For fans of Animorphs, the background for The First Journey is already well-known, but a short introductory piece is included for those of us without prior Animorphs experience. You initially are an outsider to the regular group of Animorph kids--Jake, Marco, Cassie, Rachel and Tobias--but your desire for a little late-night skateboarding puts you in position to witness a bizarre alien creature come and ask the Animorphs for help. Your assistance is requested, as well. The Andalite race is in serious trouble from the predatory Hork-Bajir aliens, and so is humanity. Desperate for all the help he can muster, the Andalite leader endows you with the same Animorph power your five new friends have, before he meets a grim fate at the hands of the enemy. You and the more experienced Animorphs must flee the initial extermination attempt of the Hork-Bajir, then circle back and infiltrate its legions to prevent them from overrunning the planet. You'll have the exact same Animorphing power at your disposal as the other five, but choose your morphs cautiously: selecting the wrong animal in this book leads to swift death. Messing with animal DNA is serious stuff. To survive your battle with predatory aliens, you'll need cunning, intelligence, and some good luck, plus the knowhow to work effectively with your Animorph compatriots, understanding one another's strengths and weaknesses and how to utilize them to save the world. Can you do what it takes to band together and decisively repel the extraterrestrial menace?

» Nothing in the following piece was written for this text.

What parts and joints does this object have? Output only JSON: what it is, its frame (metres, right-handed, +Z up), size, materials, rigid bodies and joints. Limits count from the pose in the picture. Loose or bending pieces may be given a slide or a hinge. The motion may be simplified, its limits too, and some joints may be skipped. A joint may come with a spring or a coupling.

This beginning to the Alternamorphs miniseries features some unusual game elements worth noting. For starters, the book has only one ending, if it can be called that; it just kind of drifts off into nothingness on page one hundred nine, leaving readers to assume the end has been reached. While many choice intersections offer three decisions, only one is ever the correct animal to morph into; any other choice soon ends with a grisly death or lifetime sentence trapped in the body of the animal you became, at which point you're instructed to turn back to your last decision and try again. The story elements often confused me, and there were a few continuity errors in the text, too. I'm not sure the narrative made perfect linear sense, either. I can't say The First Journey isn't a difficult gamebook, however; the logic behind the right choice to be made at each juncture teeters perilously close to pure randomness, and it would take almost a miracle to make it successfully to the end on one's first attempt. If you do, congratulations: you're a better gamebook player than I. Well, a luckier one, at least.
What's my verdict on the first Alternamorphs installment? I have to believe it was a ghostwriter, not Katherine Applegate, who penned this paperback (Tonya Alicia Martin, perhaps? I've seen places online that credit her as the ghostwriter). Still, there are glimmers of interestingness, and it's a fun story if one isn't expecting too much from it, either as a gamebook or a middle-grade novel. I'm sure the main series is superior, but fans who can't get enough of the Animorphs universe may enjoy interacting in these gamebooks with the characters they already know so well. If you want to find out what the Animorphs books are really like, though, start with the main series. That's the place to begin if you want to see what a talented writer Katherine Applegate can be.